Isso é uma coisa. É o pano de fundo, o contexto geral.
Outra coisa, que pode ajudar a entender porque o repúdio à ditadura militar não é óbvio e cristalino para todos os brasileiros, são as recentes as oportunidades perdidas de acertar as contas com o passado.
Refiro-me à já mencionada neste artigo, Comissão Nacional da Verdade.
Na prática, a Comissão se limitou a detalhar e registrar os episódios obscuros dos porões da ditadura. O coordenador da CNV, o jurista e professor de direito da Universidade de São Paulo (USP) Pedro Dallari, disse em 2016, ao Jornal Estado de Minas que “O Estado brasileiro optou por não produzir consequências institucionais ao estudo que foi feito sobre tudo que se passou naquele período. Embora a lei determinasse que fossem feitas recomendações após as apurações, tanto o governo Dilma, quanto o atual governo de Temer , escolheram não dar andamento”.
Ao contrário do que aconteceu no Brasil, em países como a Argentina e o Chile, que viveram sob ditaduras militares na mesma época, a restauração da democracia estimulou oficiais de alto escalão a se desculparem por erros do passado e abriu caminho para investigar e punir violações de direitos humanos.
Por aqui, a Comissão Nacional da Verdade, instalada por Dilma Rousseff em 2013, gerou grandes expectativas entre militantes de esquerda. Mas a ausência de julgamentos ou punições efetivas se tornou motivo frustração. A Comissão, enfim, produziu vasto material para estudo, mas sem consequências práticas.
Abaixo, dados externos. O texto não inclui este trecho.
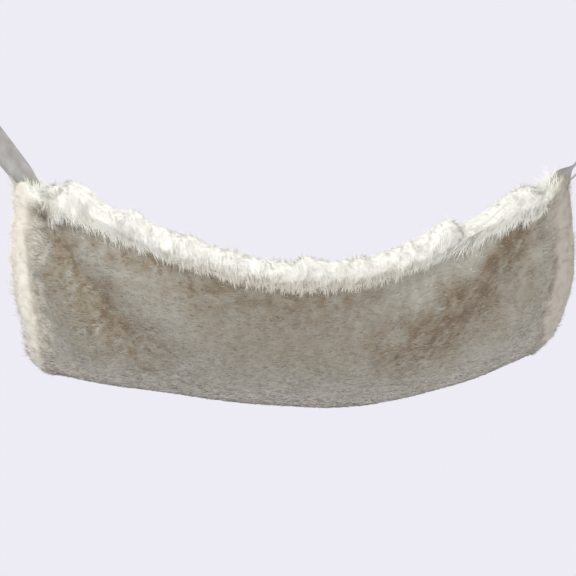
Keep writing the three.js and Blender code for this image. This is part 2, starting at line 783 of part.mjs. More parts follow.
corners.forEach((corner, k) => {
  const { free, bend, barPlace } = frames[k];
  const cornerGroup = new THREE.Group();
  cornerGroup.applyMatrix4(free);
  const strap = strapSolid(barPlace, bend, corner.twist);
  cornerGroup.add(named(`strap_${corner.name}`, strap, webbing));

  const turned = new THREE.Group();
  turned.rotation.x = corner.twist;
  const sliderMesh = named(`slider_${corner.name}`, slider, nickel);
  sliderMesh.position.set(barPlace - sliderBack, 0, layerCentre);
  turned.add(sliderMesh);

  const eyeGroup = new THREE.Group();
  eyeGroup.position.set(barPlace, 0, layerCentre);
  eyeGroup.add(named(`eye_${corner.name}`, eye, nickel));

  const hookGroup = new THREE.Group();
  hookGroup.rotation.x = -corner.twist;
  hookGroup.add(named(`hook_${corner.name}`, hook, nickel));
  hookGroup.add(named(`gate_${corner.name}`, gate, nickel));
  hookGroup.add(named(`gate_pin_${corner.name}`, pin, nickel));
  hookGroup.add(named(`gate_spring_${corner.name}`, spring, springSteel));
  eyeGroup.add(hookGroup);
  turned.add(eyeGroup);
  cornerGroup.add(turned);
  group.add(cornerGroup);

  group.updateMatrixWorld(true);
  saddles.push(new THREE.Vector3(saddleReach, 0, 0).applyMatrix4(hookGroup.matrixWorld));
});

const middle = new THREE.Vector3();
saddles.forEach((saddle) => middle.addScaledVector(saddle, 1 / saddles.length));
group.position.copy(middle).negate();

console.log(`least gap in a gate spring: ${springLeastGap().toFixed(2)} mm`);

export default group;
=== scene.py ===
import json
import math

import bpy
import numpy as np
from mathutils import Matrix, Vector


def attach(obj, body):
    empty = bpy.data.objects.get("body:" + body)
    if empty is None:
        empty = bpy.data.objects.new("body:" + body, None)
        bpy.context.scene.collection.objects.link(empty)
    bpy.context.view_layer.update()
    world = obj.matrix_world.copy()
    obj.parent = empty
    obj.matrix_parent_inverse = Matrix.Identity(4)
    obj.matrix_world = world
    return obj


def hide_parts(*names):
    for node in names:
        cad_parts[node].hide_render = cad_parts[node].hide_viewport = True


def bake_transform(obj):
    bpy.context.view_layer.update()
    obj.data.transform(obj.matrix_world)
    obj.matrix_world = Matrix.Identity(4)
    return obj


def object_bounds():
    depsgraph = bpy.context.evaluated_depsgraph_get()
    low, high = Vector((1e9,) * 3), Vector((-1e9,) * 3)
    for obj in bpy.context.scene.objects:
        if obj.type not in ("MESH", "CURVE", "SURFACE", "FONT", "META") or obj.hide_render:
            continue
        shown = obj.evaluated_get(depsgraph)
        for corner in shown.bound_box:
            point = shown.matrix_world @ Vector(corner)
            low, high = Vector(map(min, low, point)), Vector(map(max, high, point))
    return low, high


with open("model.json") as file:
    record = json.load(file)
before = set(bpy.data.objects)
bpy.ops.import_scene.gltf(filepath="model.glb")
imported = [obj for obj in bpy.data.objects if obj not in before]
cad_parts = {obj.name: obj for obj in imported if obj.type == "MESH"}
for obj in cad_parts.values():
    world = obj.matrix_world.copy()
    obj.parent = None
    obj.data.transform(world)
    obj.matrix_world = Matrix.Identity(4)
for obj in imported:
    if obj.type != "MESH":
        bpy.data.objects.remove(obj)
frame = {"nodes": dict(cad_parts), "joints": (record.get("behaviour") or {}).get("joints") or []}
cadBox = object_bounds()
draws = np.random.default_rng(11)


# Shader nodes


def newMaterial(name, roughness, **sockets):
    # A material with values set on its own shader
    material = bpy.data.materials.new(name)
    material.use_nodes = True
    shader = material.node_tree.nodes["Principled BSDF"]
    shader.inputs["Roughness"].default_value = roughness
    for socket, value in sockets.items():
        shader.inputs[socket.replace("_", " ")].default_value = value
    return material, material.node_tree, shader


def newNode(tree, kind, **sockets):
    # A node with values set on its sockets
    node = tree.nodes.new("ShaderNode" + kind)
    for socket, value in sockets.items():
        node.inputs[socket.replace("_", " ")].default_value = value
    return node


def noiseNode(tree, place, **sockets):
    # Noise read at a place
    noise = newNode(tree, "TexNoise", **sockets)
    tree.links.new(place, noise.inputs["Vector"])
    return noise.outputs["Fac"]


def addBump(tree, shader, height, distance, strength=1.0):
    # The height stands out as a bump on the shader
    bump = newNode(tree, "Bump", Distance=distance, Strength=strength)
    tree.links.new(height, bump.inputs["Height"])
    tree.links.new(bump.outputs[0], shader.inputs["Normal"])


def multiplied(tree, first, second):
    # The product of two colours
    mix = newNode(tree, "Mix", Factor=1)
    mix.data_type, mix.blend_type = "RGBA", "MULTIPLY"
    tree.links.new(first, mix.inputs[6])
    tree.links.new(second, mix.inputs[7])
    return mix.outputs[2]


def mathNode(tree, operation, *sources):
    # One operation on sockets or plain numbers
    node = newNode(tree, "Math")
    node.operation = operation
    for source, socket in zip(sources, node.inputs):
        if isinstance(source, float):
            socket.default_value = source
        else:
            tree.links.new(source, socket)
    return node.outputs[0]


def mixedShader(tree, share, first, second, out):
    # From the first shader to the second by the share
    mix = newNode(tree, "MixShader")
    for source, socket in zip((share, first, second), mix.inputs):
        tree.links.new(source, socket)
    tree.links.new(mix.outputs[0], out.inputs[0])


def mapParts(tree):
    # The piece's own map, whole and as its two parts
    where, split = newNode(tree, "UVMap"), newNode(tree, "SeparateXYZ")
    where.uv_map = "OFBake"
    tree.links.new(where.outputs[0], split.inputs[0])
    return where.outputs[0], split.outputs["X"], split.outputs["Y"]


def ramp(tree, source, stops):
    # Colour from a value, by stops of place and colour
    found = newNode(tree, "ValToRGB")
    band = found.color_ramp
    while len(band.elements) < len(stops):
        band.elements.new(0.5)
    for element, (place, colour) in zip(band.elements, stops):
        element.position, element.color = place, (*colour, 1)
    tree.links.new(source, found.inputs[0])
    return found.outputs[0]


# Camera, light and floor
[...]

Hoje vemos que se perdeu uma grande oportunidade.
Desde as manifestações de junho de 2013 uma até então envergonhada extrema direita tem crescido assombrosamente.
Dos rincões do Brasil surgiu uma massa de eleitores direitistas, alheios às mazelas da história. Por descasos, pragmatismos, e imediatismos de toda a ordem, retrocedemos. Hoje lidamos com questões que pareciam superadas. Talvez, em anos passados, nem Jair Bolsonaro imaginasse que celebraria os 55 anos do golpe em grande estilo, pautando a sociedade com esta macabra efeméride.
Os descaminhos nos trouxeram, entretanto a este doloroso encontro como passado. Ou será destino?